Menurut Lewis, turning point tercapai ketika surplus tenaga kerja habis, dan industri harus mulai membayar upah lebih tinggi. Namun, di Indonesia, upah riil cenderung stagnan, dan industri manufaktur belum menunjukkan daya serap besar terhadap tenaga kerja sejak 2015. Hal ini menunjukkan bahwa kita belum sepenuhnya mencapai turning point.
Pertumbuhan sektor modern (fintech, startup, manufaktur) banyak terkonsentrasi di Jawa terutama Jakarta, Bandung, dan Surabaya. Sementara itu, banyak wilayah luar Jawa masih bergantung pada pertanian dan ekonomi ekstraktif. Ketimpangan ini menguatkan argumen Lewis bahwa tanpa transformasi struktural yang inklusif, pertumbuhan bisa timpang dan meninggalkan banyak wilayah tertinggal.
Indonesia pernah mengalami momentum industrialisasi di awal 1990-an, tapi kemudian melambat pasca krisis 1998. Kini, banyak ekonom memperingatkan bahwa Indonesia mengalami “premature deindustrialization” di mana sektor industri menurun sebelum mencapai puncaknya. Ini bertolak belakang dengan narasi Lewis, di mana sektor industri seharusnya menjadi tulang punggung transformasi ekonomi.
Melalui karya W. Arthur Lewis tentang pertumbuhan ekonomi 1870–1913, kita belajar bahwa kemajuan suatu negara tidak hanya tergantung pada besarnya produk domestik bruto (PDB), tapi pada bagaimana struktur ekonominya berubah secara fundamental. Bagi Indonesia, pelajaran ini amat relevan.
Indonesia perlu secara serius mendorong transformasi dari ekonomi berbasis konsumsi dan sektor informal ke arah ekonomi berbasis produktivitas dan inovasi. Tanpa pergeseran tenaga kerja ke sektor-sektor bernilai tambah tinggi seperti manufaktur, teknologi, dan layanan profesional pertumbuhan kita akan tetap “rapuh” dan dangkal.

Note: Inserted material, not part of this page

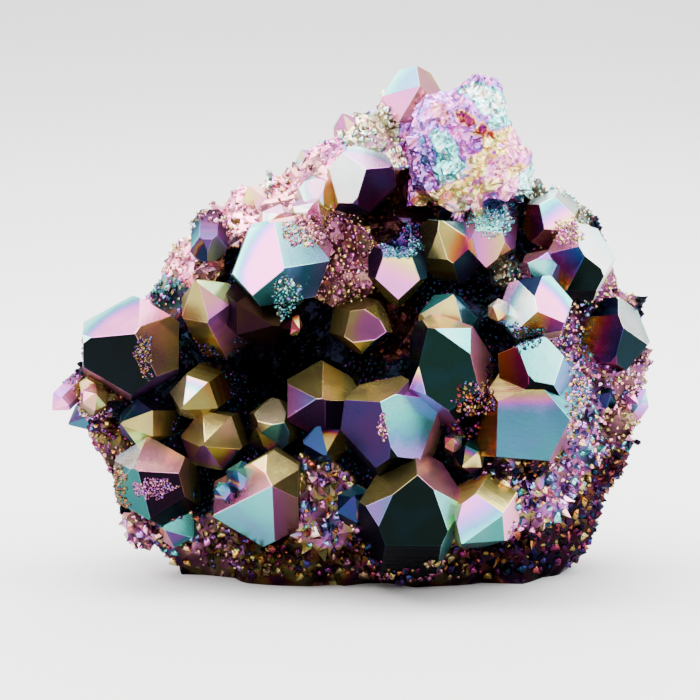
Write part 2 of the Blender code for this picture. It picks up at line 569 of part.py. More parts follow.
def connected_groups(bm):
    """The faces of a bmesh in groups that share edges, largest first."""
    waiting = set(bm.faces)
    groups = []
    while waiting:
        stack = [waiting.pop()]
        group = []
        while stack:
            face = stack.pop()
            group.append(face)
            near = {other for edge in face.edges for other in edge.link_faces}
            near &= waiting
            waiting -= near
            stack.extend(near)
        groups.append(group)
    groups.sort(key=len, reverse=True)
    return groups


def tidy_mesh(item):
    """Drop the union's crumbs, weld what is too close, drop loose flaps and turn every face outwards."""
    bm = bmesh.new()
    bm.from_mesh(item.data)
    for crumbs in connected_groups(bm)[1:]:
        bmesh.ops.delete(bm, geom=crumbs, context="FACES")
    bmesh.ops.remove_doubles(bm, verts=bm.verts, dist=WELD)
    bmesh.ops.dissolve_degenerate(bm, edges=bm.edges, dist=WELD)
    flaps = [face for face in bm.faces if sum(edge.is_boundary for edge in face.edges) >= 2]
    bmesh.ops.delete(bm, geom=flaps, context="FACES")
    bmesh.ops.triangulate(bm, faces=bm.faces)
    bmesh.ops.recalc_face_normals(bm, faces=bm.faces)
    bm.to_mesh(item.data)
    bm.free()


def centre_and_scale(item):
    """Put the origin under the middle of the box and turn millimetres into metres."""
    corners = [vert.co for vert in item.data.vertices]
    low = Vector([min(co[i] for co in corners) for i in range(3)])
    high = Vector([max(co[i] for co in corners) for i in range(3)])
    shift = Vector(((low.x + high.x) / 2.0, (low.y + high.y) / 2.0, low.z))
    item.data.transform(Matrix.Scale(MM, 4) @ Matrix.Translation(-shift))
    print("centred by", [round(-value, 3) for value in shift])


def coated_quartz():
    """Rainbow metal film on quartz, as one mean colour."""
    material = bpy.data.materials.new("aura_coating")
    material.use_nodes = True
    shader = material.node_tree.nodes["Principled BSDF"]
    shader.inputs["Base Color"].default_value = (0.36, 0.33, 0.42, 1.0)
    shader.inputs["Metallic"].default_value = 0.9
    shader.inputs["Roughness"].default_value = 0.24
    return material


def add_knobs(bm, knobs):
    """Add the rounded knobs as shells; rebuilding the lump fuses them."""
    for x, y, z, radius in knobs:
        place = Matrix.Translation(Vector((x, y, z)))
        bmesh.ops.create_icosphere(bm, subdivisions=4, radius=radius, matrix=place)


def front_depth_of_matrix(x, z):
    """Depth of the matrix face behind the crystals."""
    return blended_depth(x, z, FRONT_DEPTHS, FRONT_BLEND_POWER)


def front_depth_of_block(x, z):
    """Depth of the fractured block's face."""
    return BLOCK_FRONT_Y


def build_matrix():
    """The broken lump that everything grows on."""
    bm = lump(MATRIX_OUTLINE, MATRIX_CENTRE, front_depth_of_matrix, MATRIX_RIM_Y, MATRIX_BACK_Y,
              MATRIX_SUBDIVISIONS)
    flatten_breaks(bm, BACK_BREAKS, BREAK_FLATNESS)
    add_knobs(bm, KNOBS)
    roughen(bm, ROUGHNESS_STEPS, Vector((3.1, 8.7, 1.9)))
    bm.normal_update()
    back = [vert for vert in bm.verts if vert.co.y > MATRIX_CHIP_LIMIT and vert.normal.y > CHIP_FACING]
    chip(bm, back, MATRIX_CHIPS, random.Random(SEED + 2))
    item = to_object(bm, NODE_NAME)
    thinned(item, MATRIX_FACES)
    return item


def build_block():
    """The fractured block of massive quartz at the upper right."""
    bm = lump(BLOCK_OUTLINE, BLOCK_CENTRE, front_depth_of_block, BLOCK_RIM_Y, BLOCK_BACK_Y,
              BLOCK_SUBDIVISIONS)
    flatten_breaks(bm, BLOCK_BREAKS, BLOCK_FLATNESS)
    roughen(bm, BLOCK_ROUGHNESS, Vector((5.5, 2.2, 7.4)))
    ripple(bm, RIPPLE_FOCUS, RIPPLE_PITCH, RIPPLE_HEIGHT)
    shatter(bm, BLOCK_FLATS, Vector((2.4, 6.1, 0.7)))
    item = to_object(bm, "block")
    thinned(item, BLOCK_FACES)
    return item


def build():
    """Grow the cluster."""
    reset_scene()
    cluster = build_matrix()
    block = build_block()
    shells = all_crystals()
    matrix_tree = surface_tree(cluster)
    crystal_tree = BVHTree.FromBMesh(shells)
    grains = druzy(matrix_tree, crystal_tree)
    block_shell = bmesh.new()
    block_shell.from_mesh(block.data)
    bpy.data.objects.remove(block, do_unlink=True)
    append_shell(shells, block_shell)
    append_shell(shells, grains)
    fused(cluster, to_object(shells, "growths"))
    cut_flat_base(cluster)
    tidy_mesh(cluster)
    centre_and_scale(cluster)
    cluster.data.materials.clear()
    cluster.data.materials.append(coated_quartz())
    print("triangles", len(cluster.data.polygons))


build()
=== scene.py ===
import itertools
import random
import bmesh
import bpy
import numpy as np
from math import cos, hypot, radians, sin, tau
from mathutils import Matrix, Vector, noise


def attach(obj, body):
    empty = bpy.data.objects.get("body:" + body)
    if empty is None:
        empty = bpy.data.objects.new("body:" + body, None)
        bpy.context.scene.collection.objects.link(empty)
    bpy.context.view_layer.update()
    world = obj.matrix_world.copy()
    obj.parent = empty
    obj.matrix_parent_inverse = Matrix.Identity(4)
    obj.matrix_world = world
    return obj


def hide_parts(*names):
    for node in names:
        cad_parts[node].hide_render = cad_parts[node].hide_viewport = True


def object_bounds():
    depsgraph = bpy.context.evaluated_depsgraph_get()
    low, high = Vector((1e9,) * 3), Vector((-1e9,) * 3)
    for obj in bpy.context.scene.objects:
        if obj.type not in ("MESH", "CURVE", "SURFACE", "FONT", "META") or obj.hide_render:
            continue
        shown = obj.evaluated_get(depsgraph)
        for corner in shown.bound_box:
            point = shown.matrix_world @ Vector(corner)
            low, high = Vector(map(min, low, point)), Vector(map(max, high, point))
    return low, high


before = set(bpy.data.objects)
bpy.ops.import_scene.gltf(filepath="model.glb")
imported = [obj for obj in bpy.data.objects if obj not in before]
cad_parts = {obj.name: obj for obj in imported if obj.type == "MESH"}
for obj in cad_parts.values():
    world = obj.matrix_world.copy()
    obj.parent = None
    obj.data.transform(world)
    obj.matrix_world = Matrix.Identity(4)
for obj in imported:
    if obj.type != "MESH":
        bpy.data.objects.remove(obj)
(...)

Salah satu kekuatan negara-negara Barat pada era 1870–1913 adalah peningkatan kualitas tenaga kerja, baik melalui pendidikan maupun pelatihan keterampilan. Dalam konteks Indonesia hari ini, pemerataan akses pendidikan berkualitas dan vokasi modern sangat penting untuk mempercepat perpindahan tenaga kerja ke sektor modern.
Alih-alih membiarkan ekonomi dikuasai sektor jasa informal, Indonesia perlu meniru pendekatan aktif negara-negara industri masa lalu: kebijakan fiskal dan moneter yang berpihak pada sektor manufaktur dan teknologi, bukan hanya eksploitasi sumber daya alam.

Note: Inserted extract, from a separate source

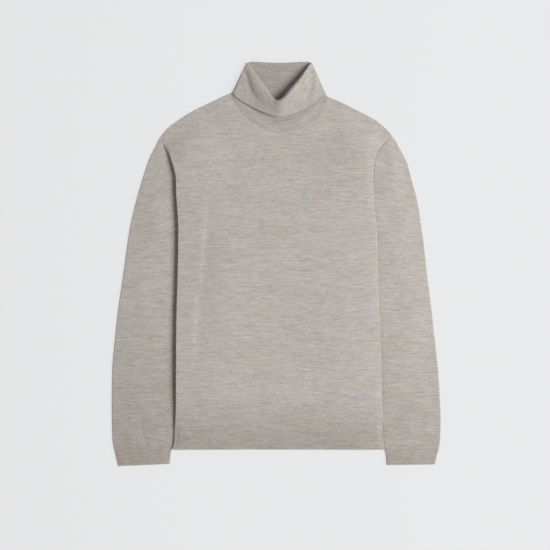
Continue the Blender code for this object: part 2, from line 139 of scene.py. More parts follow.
def smooth_curve(at, values):
    """The smooth curve through the points: cubic from each to the next, never overshooting them."""
    order = np.argsort(at)
    at, values = np.asarray(at, float)[order], np.asarray(values, float)[order]
    span = np.diff(at)
    rise = np.diff(values) / span
    product = rise[:-1] * rise[1:]
    total = np.where(product > 0, rise[:-1] + rise[1:], 1.0)
    slope = np.concatenate([rise[:1], np.where(product > 0, 2 * product / total, 0.0), rise[-1:]])

    def curve(x):
        x = np.clip(x, at[0], at[-1])
        i = np.clip(np.searchsorted(at, x) - 1, 0, len(span) - 1)
        t = (x - at[i]) / span[i]
        start = (1 + 2 * t) * (1 - t) ** 2 * values[i] + t * (1 - t) ** 2 * span[i] * slope[i]
        return start + t**2 * (3 - 2 * t) * values[i + 1] + t**2 * (t - 1) * span[i] * slope[i + 1]

    return curve


def curves(rows, columns):
    """Every column of a table as a smooth function of its first one."""
    first = column(rows, columns, columns[0])
    return {name: smooth_curve(first, column(rows, columns, name)) for name in columns[1:]}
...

Periode pertumbuhan 1870–1913 juga ditandai oleh konektivitas rel kereta api, pelabuhan, dan sistem komunikasi. Di Indonesia, konektivitas antarwilayah belum merata. Investasi pada infrastruktur yang menghubungkan wilayah tertinggal ke pusat ekonomi adalah langkah strategis untuk mempercepat transformasi struktural di seluruh negeri.
Indonesia saat ini masih sangat bergantung pada ekspor komoditas mentah dan konsumsi rumah tangga. Padahal, negara-negara maju di masa Lewis tumbuh dengan mendorong ekspor barang bernilai tambah dan memperluas basis industri. Indonesia harus mulai serius membangun kapasitas produksi dan teknologi dalam negeri.
Pemikiran W. Arthur Lewis memberi kita lensa yang tajam untuk memahami tantangan dan potensi pertumbuhan ekonomi Indonesia. Model dual-sector economy bukan sekadar teori kuno, tetapi cermin dari realitas kita hari ini: ketika sebagian besar rakyat masih hidup dalam sektor berproduktivitas rendah, dan transformasi struktural belum terjadi secara merata.
Sejarah pertumbuhan ekonomi 1870–1913 yang dikaji Lewis menunjukkan bahwa kemajuan tidak datang secara otomatis. Ia lahir dari kebijakan yang berpihak pada pembangunan jangka panjang: investasi pada industri, pendidikan, dan infrastruktur; serta keberanian untuk keluar dari jebakan struktur lama.
Bagi Indonesia, tantangannya jelas: berani melangkah keluar dari kenyamanan ekonomi informal dan konsumtif, menuju pembangunan ekonomi yang berbasis produktivitas, inovasi, dan inklusivitas wilayah. Jika tidak, kita berisiko mengulang nasib negara-negara yang terjebak dalam pertumbuhan tanpa perkembangan besar di angka, kecil di perubahan.
Kini saatnya Indonesia tidak hanya mengejar pertumbuhan, tapi mendesain ulang struktur ekonominya dengan visi jangka panjang. Karena seperti yang dikatakan Lewis:
“The fundamental problem of economic development is how to transform a traditional economy into a modern one.”